Semana passada, a ANTT autorizou a ALL a construir mais um trecho, de 262 km, ligando Alto Araguaia (MT) a Rondonópolis (MT). O novo trecho deverá ficar pronto até o final do ano que vem. A concessionária ainda vai avaliar se é ou não viável levar os trilhos até Porto Velho (RO) e Santarém (PA).

A Transnordestina, projeto que tem como objetivo ligar o Sul do Piauí à malha da CFN e, dali, aos portos de Suape (PE) e Pecém (CE), também está atrasada. O empreendedor privado (a siderúrgica CSN, dona da CFN) fez, até agora, obras em 96 km entre Missão Velha (CE) e Salgueiro (PE). No total, a ferrovia deverá ter 1.728 km.

No caso da Transnordestina, a maior parte dos R$ 5,4 bilhões da obra será financiada com recursos públicos. Essas verbas serão provenientes de diversas fontes, isenções fiscais (Finor), fundos constitucionais (FDNE), do BNDES ou direto da União, por meio da Valec (estatal do setor ferroviário). Até o momento, só a CSN investiu aproximadamente R$ 200 milhões.

PAC

Na Norte-Sul, a concessão foi dada à estatal Valec, criada especialmente para isso, em 1987. Inicialmente, a Valec deveria fazer dois trechos: Colinas de Tocantins (TO) até Açailândia (MA), com 461 km, e Porangatu (GO) até Senador Canedo (GO), com 502 km. O trecho intermediário, de 675 km, não foi concedido nessa ocasião.

Hoje, a ferrovia está funcionando em um trecho de 240 km entre Aguiarnópolis (TO) e Colinas do Tocantins (TO). De acordo com o PAC, ela deverá chegar até a cidade paulista de Estrela D´Oeste. Parte da construção foi subconcedida para a Vale. Um leilão de subconcessão deveria ter acontecido no final do ano passado, mas foi adiado por conta da crise financeira internacional.
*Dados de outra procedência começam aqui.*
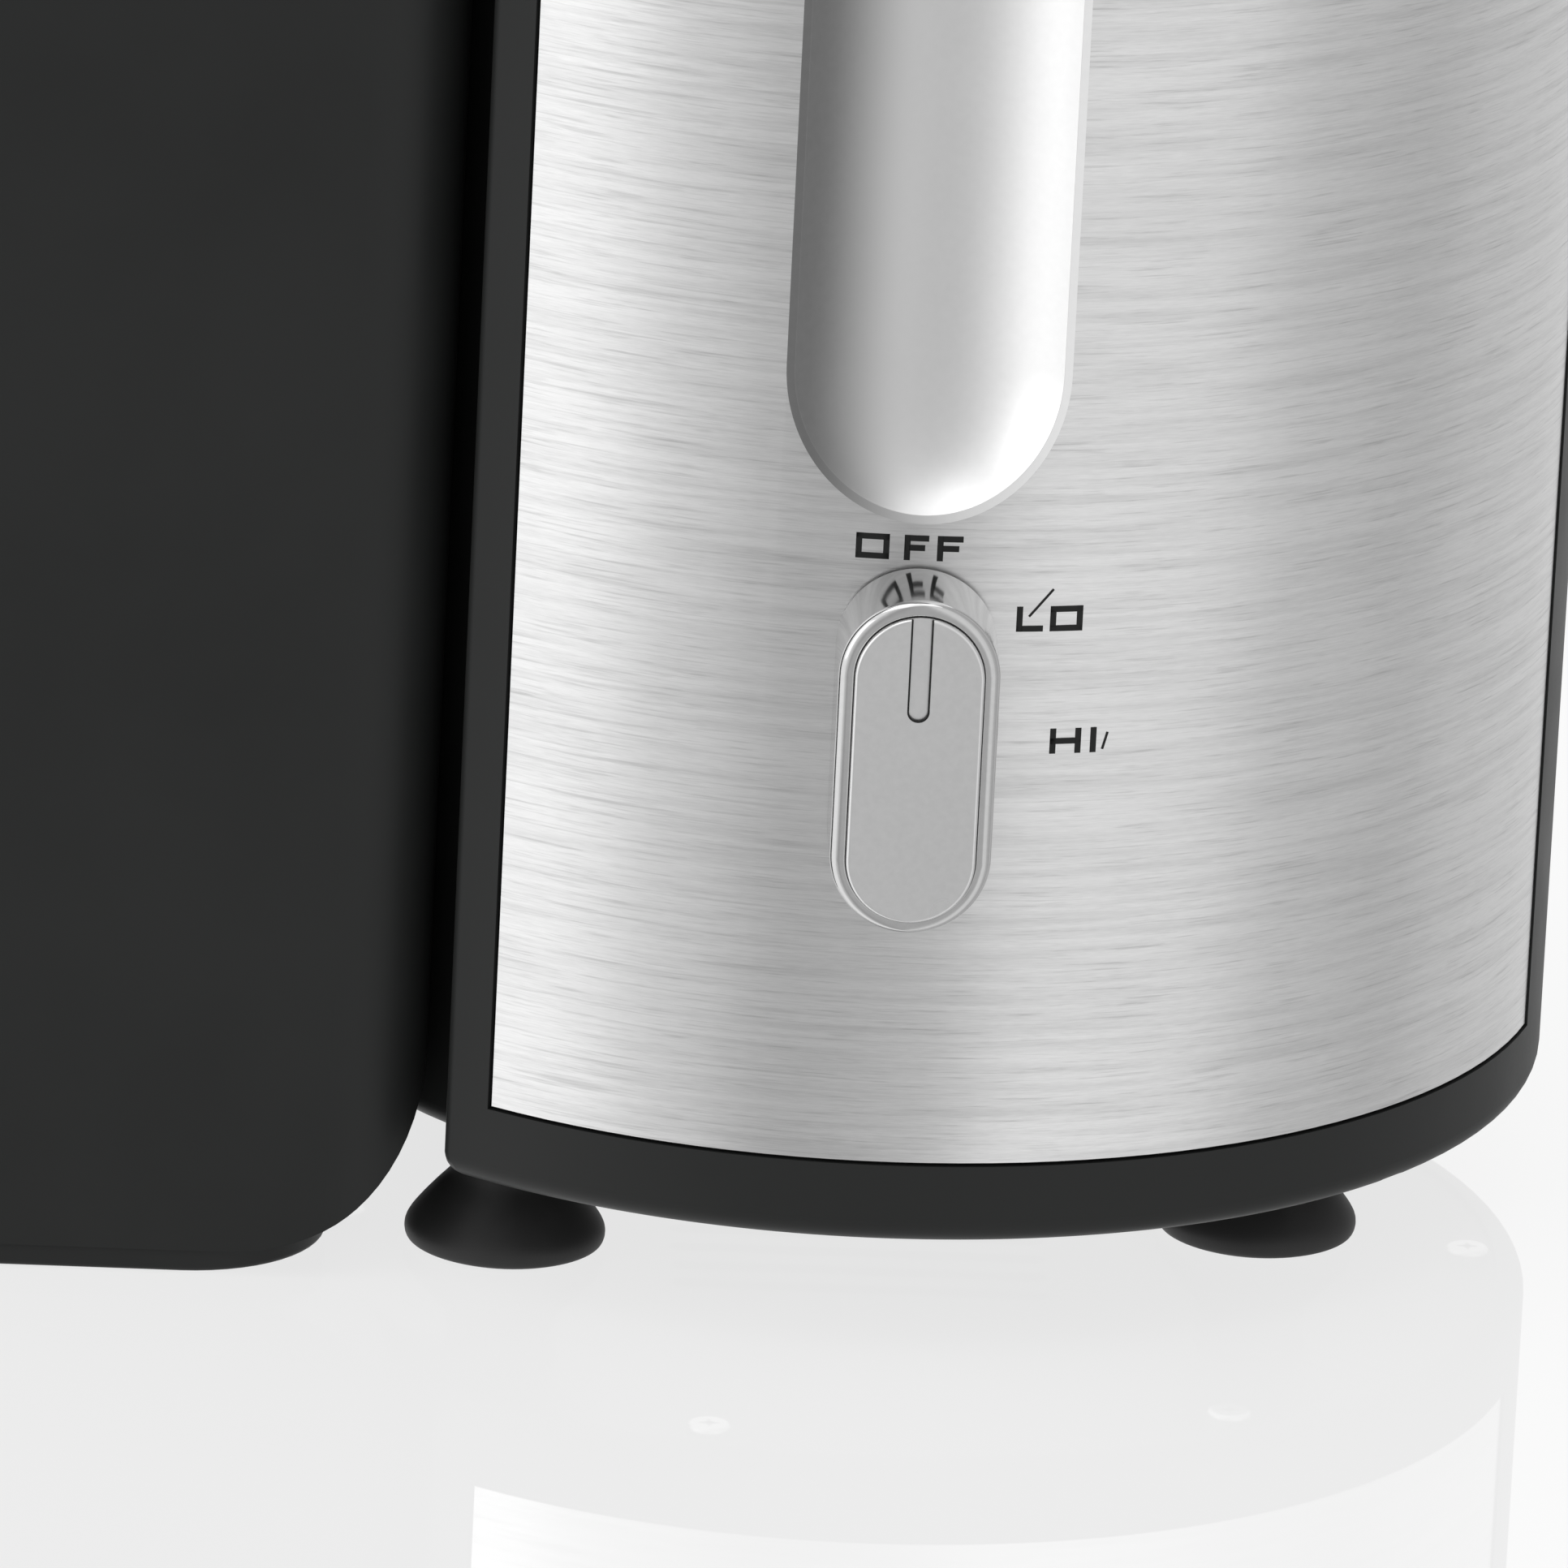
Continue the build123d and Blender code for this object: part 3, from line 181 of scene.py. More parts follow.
def mouldedPlastic(name, level, tint=(0.97, 1.02, 1.0), rough=plasticLook["rough"]):
    m = Maker(name)
    place = m.place()
    patches = m.noise(place, plasticLook["patches"], 4)
    fine = m.noise(place, plasticLook["grain"], 2)
    dark, light = (grey(level * shade, tint) for shade in plasticLook["shades"])
    colour = m.mix(m.between(patches, *noiseSpan), dark, light)
    roughness = m.between(patches, *noiseSpan, *rough) + (fine - 0.5) * plasticLook["speckle"]
    return m.finish(Base_Color=colour, Roughness=roughness, Normal=m.bump(fine, *plasticLook["bump"]),
                    Specular_IOR_Level=plasticLook["shine"])


# each layer's stretch along the sheet, through it and up it, then detail, roughness, lowest and highest value
steelLayers = {
    "streaks": ((75, 10, 2300), 3, 0.6, 0.27, 0.45),
    "broad": ((24, 10, 620), 4, 0.6, 0.28, 0.58),
    "fine": ((420, 10, 5200), 2, 0.5, 0.25, 0.75),
    "marks": ((34, 10, 1450), 4, 0.6, 0.32, 0.47),
    "clouds": ((9, 10, 16), 2, 0.55, 0.3, 0.7),
}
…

O governo planeja também outra ferrovia, ligando a linha Norte-Sul (na altura da cidade de Alvorada, em Tocantins) ao porto de Ilhéus (BA). São 1.504 km, orçados em aproximadamente R$ 6 bilhões. A obra está a cargo da estatal Valec, encarregada também da Norte-Sul.

A empresa deverá subconceder trechos à iniciativa privada. O leilão de subconcessão deveria ter acontecido até o final do ano passado, mas também foi adiado por conta da crise.